Through September 27, the department was down 101 officers and 20 detectives.

Meanwhile, through December 20, the city had experienced double-digit increases in homicides and aggravated assaults.

The Lumumba administration held a ribbon-cutting ceremony for the Riverside Drive center on November 19.

At the time, the center had access to about 600 cameras across the city, including some installed in south Jackson, as well as highway cameras owned by the Mississippi Department of Transportation (MDOT).

A pilot program with PILEUM gave the city the ability to tie into privately-held cameras, including the ones installed in Belhaven.

The Belhaven Improvement Association (BIA) has cameras installed at Peachtree Street and Riverside Drive, Greymont Avenue and Fortification Street, and at Laurel Street Park.

BIA President Reed Hogan said the association had been working with the JPD for years and was happy to participate in the pilot program.

“Chief (James) Davis and Deputy Chief (Vincent) Grizzell have made it their mission to create a state-of-the-art surveillance system in Jackson,” he said. “We’ve been eagerly waiting to jump into their system when it became an option.”

He was pleased that Belhaven’s cameras could help investigators looking into the attempted robbery on Greymont.

According to JPD, video footage shows the suspects were in what appeared to be a gray 2007 Audi sedan.

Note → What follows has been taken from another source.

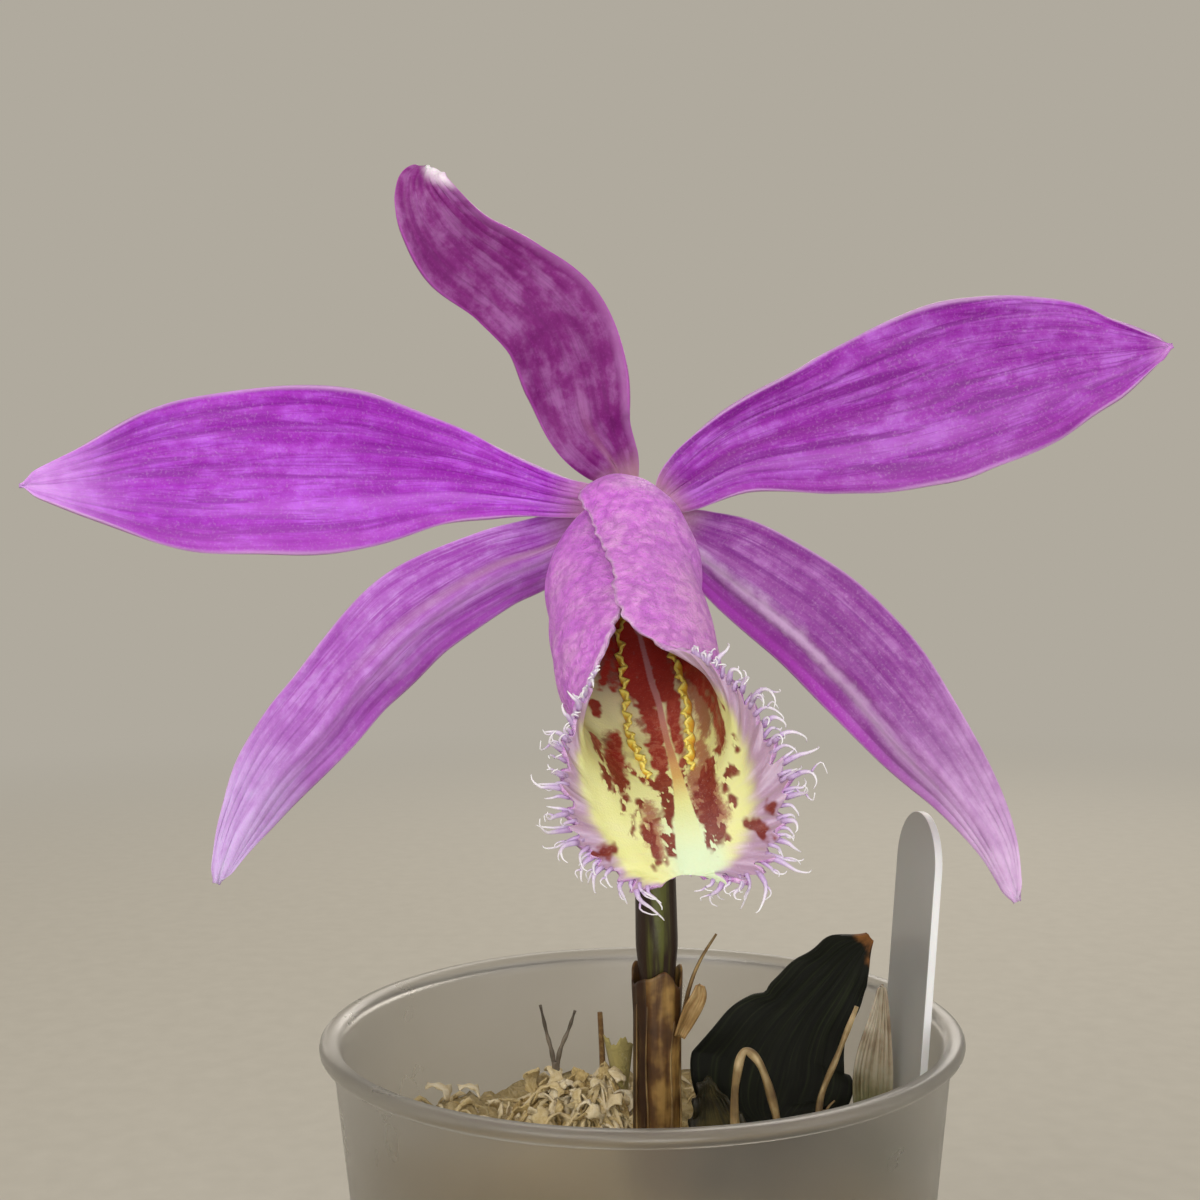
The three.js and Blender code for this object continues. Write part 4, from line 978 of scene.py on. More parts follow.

Cameras captured video of the stolen vehicle in the Belhaven area, picking up a second suspect.

The Lumumba administration eventually hopes to have access to surveillance systems across the city.

The pilot program, which the council approved in October, gave Jackson the ability to access up to five city-owned and five privately-owned devices.

In December, the city council approved a $447,000, four-year agreement with PILEUM to provide software and services needed to tie into an additional 1,500 cameras and 4,500 data points.

The first phase will include installing up to 25 “fususCORE” networking devices, each of which would support up to 30 cameras.

The second phase would include adding an additional 20 “fususCORE” boxes. The second and third phases would include the addition of an artificial intelligence component to help process and store video data.

Brown said there are two ways businesses and homeowners can provide access.

Owners can register their cameras with the command center, which would give the department access to footage after an incident occurs.

“Once they register with the system and we can see they’re registered, when we are investigating a crime in that area, we can contact those businesses and ask them to send us a copy of their video,” he said.

“We would be able to communicate electronically with them. We wouldn’t have to go to the store, go in the back and look at their system and have them burn the video on a DVD,” Brown said. “It makes it a whole lot easier.”

The second option would allow owners to purchase a device that would allow RTCC to monitor the cameras in real-time.

Brown said additional businesses and neighborhoods have reached out to the city about tying into the system, including ones in Northeast Jackson and Fondren.

Some apartment complexes also are participating in the pilot program.

“A lot of businesses and homeowners would like to deal with the police, but don’t want others to know that they’re dealing with them,” he said. “With this, you don’t have the police coming to your door. You eliminate that through the registry.”